Я достал карманное зеркальце и, присев на лавочку, принялся внимательно рассматривать свое отражение, как вчера в ванной. Неистребимый образ тюрьмы – морщины по углам глаз, якобы загорелая, землистая кожа, ярко выраженный череп – особенно, в районе скул – глубокие складки от крыльев носа до уголков рта… С самого утра встречные женщины беспардонно заглядывали мне в лицо. Это было непостижимо: почему, каким образом, из посредственности я превратился в красавца? Может быть, это и есть – в понимании глупых, лишенных вкуса особей женского пола – самый натуральный красавец?
И тут я раздулся, как рыбий пузырь – пузырь, внутри которого плавает некий еще – словно страховая оболочка дирижабля – меньший пузырь, рыбий пузырь номер два… Я не узнавал себя. Казалось, я видел совсем другое лицо, ничего общего не имевшее с моим прежним. Надо сегодня же достать свои старые фотографии и сличить. Впрочем, нет ничего удивительного в том, что я так изменился. Да и улица, полная женских глаз, ласкающая меня, обладающая мной, вовсе не беда, не Вселенская катастрофа, а скорее – наоборот.
Так, обойдя бульвары по наибольшей дуге, я вовремя успел на встречу с женщиной, которая возбуждала во мне лишь отвращение и ненависть, потому что я очень хорошо понимал, что существо это лишено души, даже резиновой, а представляет собой ловкий самодвижущийся механизм. Так, наверное, эти ублюдки, которые называют себя новыми русскими, встречаются с деловыми партнером, который, скажем, болен гастритом и воняет за версту.
Поднявшись из подземного перехода, я через левое плечо, как на молодой месяц, привычно глянул на часы. Циферблата больше не существовало: на его месте красовалась реклама какого-то шоколада.
Лина еще не подошла. Опаздывать на свидания было ее неизменной привычкой, вероятно, этим она стремилась доказать свою гипертрофированную женственность.

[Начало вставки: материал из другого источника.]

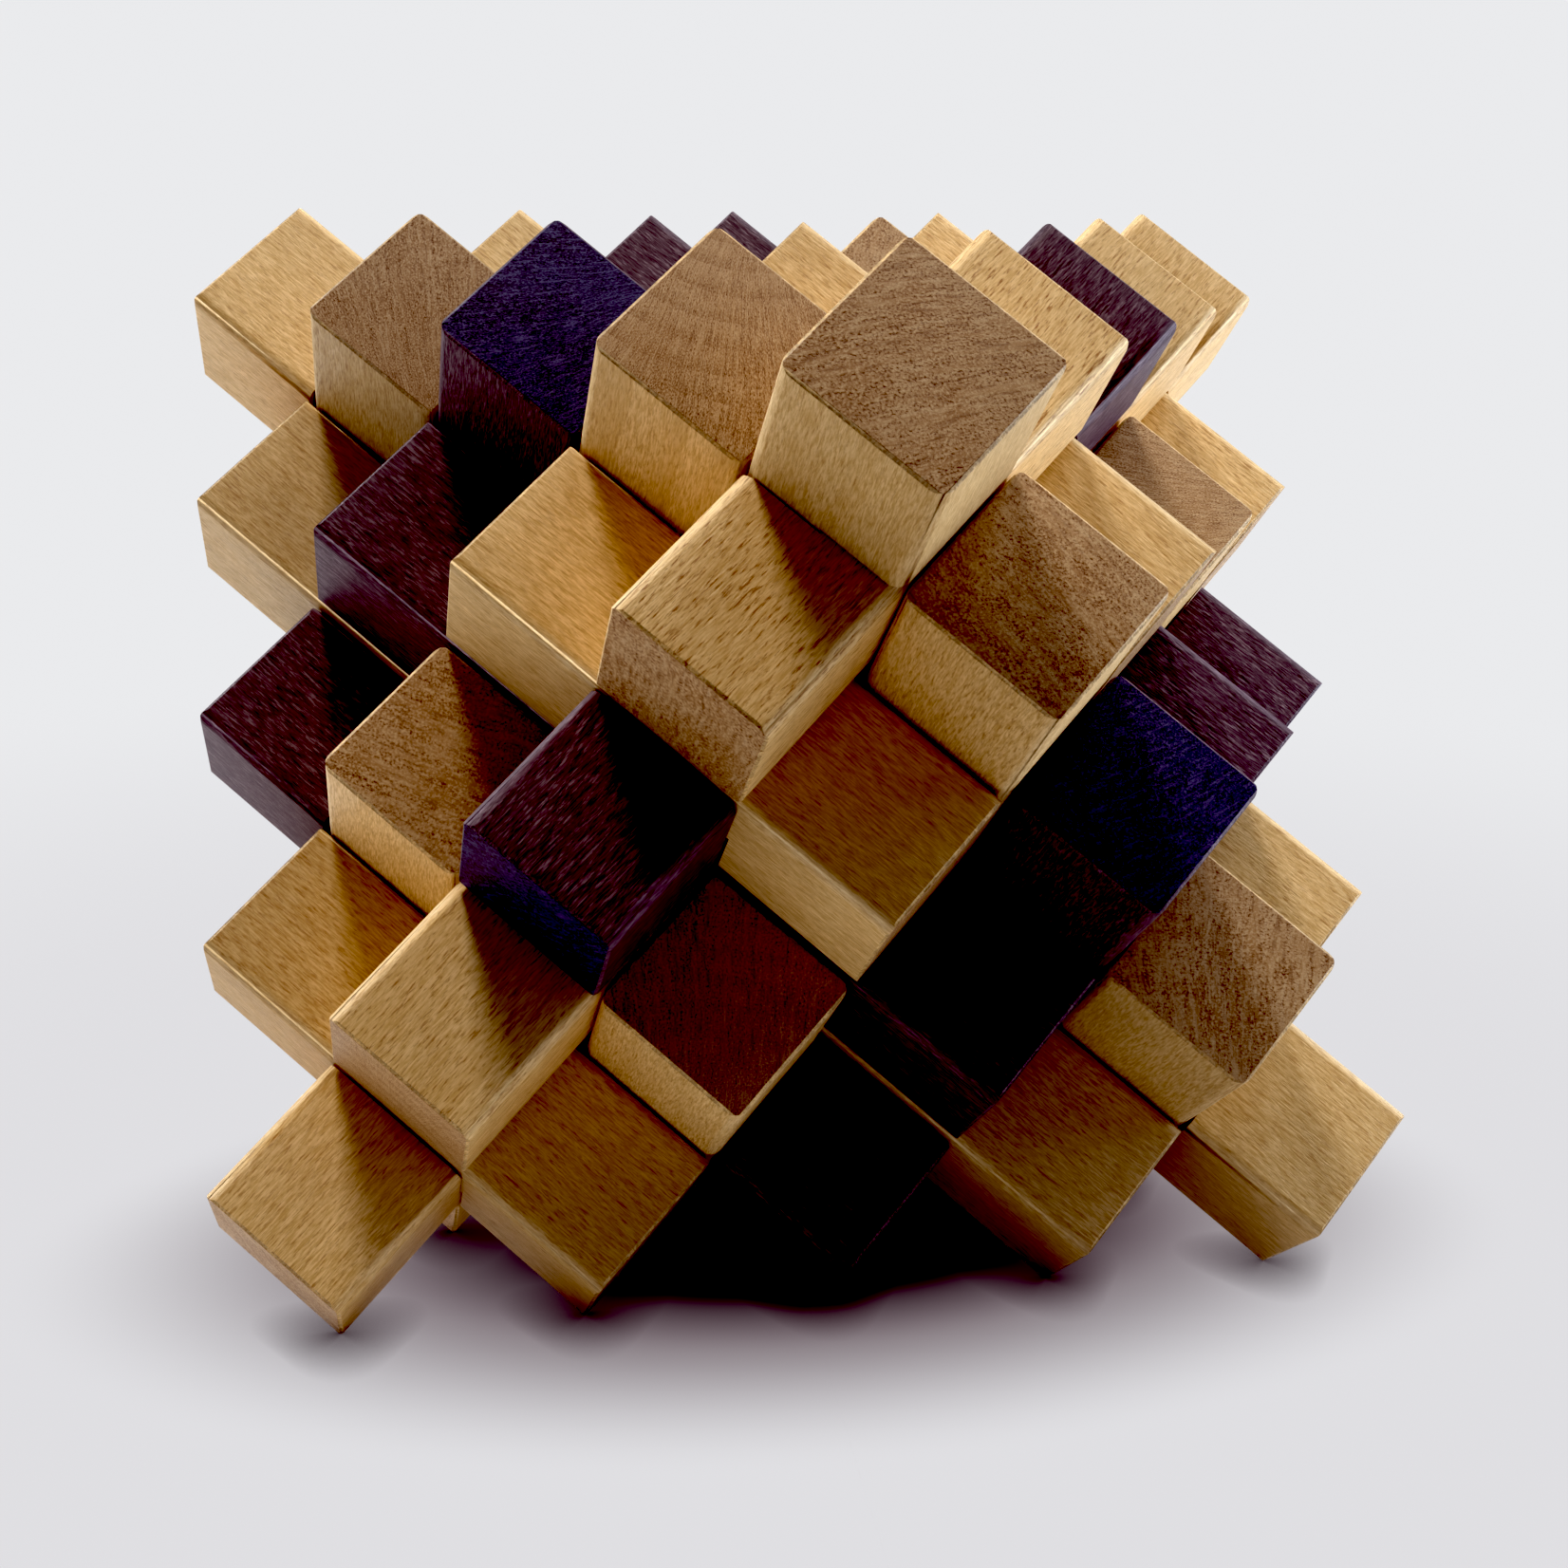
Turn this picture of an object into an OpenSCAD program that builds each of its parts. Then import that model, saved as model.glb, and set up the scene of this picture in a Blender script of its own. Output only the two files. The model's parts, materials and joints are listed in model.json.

Я обошел вокруг памятника, с досадой отметив, что встреча с ним не вызвала во мне никакого трепета. Тот же самый голубь, или его правнук, законно восседал на измазанной гуано голове гения. Я вообразил: а что если там, в толще бронзы, как зловещая шутка Опекушина, расположены бронзовые внутренности – почки, печень, желудочно-кишечный тракт? Или же – скорее всего – этот молчаливый сфинкс полый внутри, и там (ну как все-таки не думать о белой обезьяне?) в запаянном пенале ожидает своего часа записка: Эй, вы, германны, моцарты, бонапарты, если б вы только представляли всю глубину и скорбь моего отвращения к вам, здравствуйте. православные, слушайте, товарищи потомки!
Я остановился у левого яйца, перечитал бездарную, завязшую в зубах школьную розгу, exegi monumentum:
И долго буду тем народу я любезен, что чувства добрые я лирой… был полезен… И т.д.
В сущности, Пушкин такой же гений, как и Бродский: спереть все лучшее у современников, которым с талантом повезло меньше, и незаметно, как зажигалку в гостях, засунуть себе в карман. Ну, послушай, Сергеич, разве это ты? Не узнаешь? Несчастный! Тебя не было вечность. Ты просто призрак, муляж, восковая фигура, неизвестно что, впрочем…
Впрочем, этот словесный коллаж не имел никакого отношения к сфинксу Натальи Николавны: среди толпы ожидающих я увидел нечто, похожее на Полину. Напряженно улыбаясь, оно двигалось прямо на меня. Мир дрогнул и поплыл перед моими глазами: мне вдруг показалось, что все вокруг замерли, строго посмотрели в мою сторону и громко щелкнули пальцами.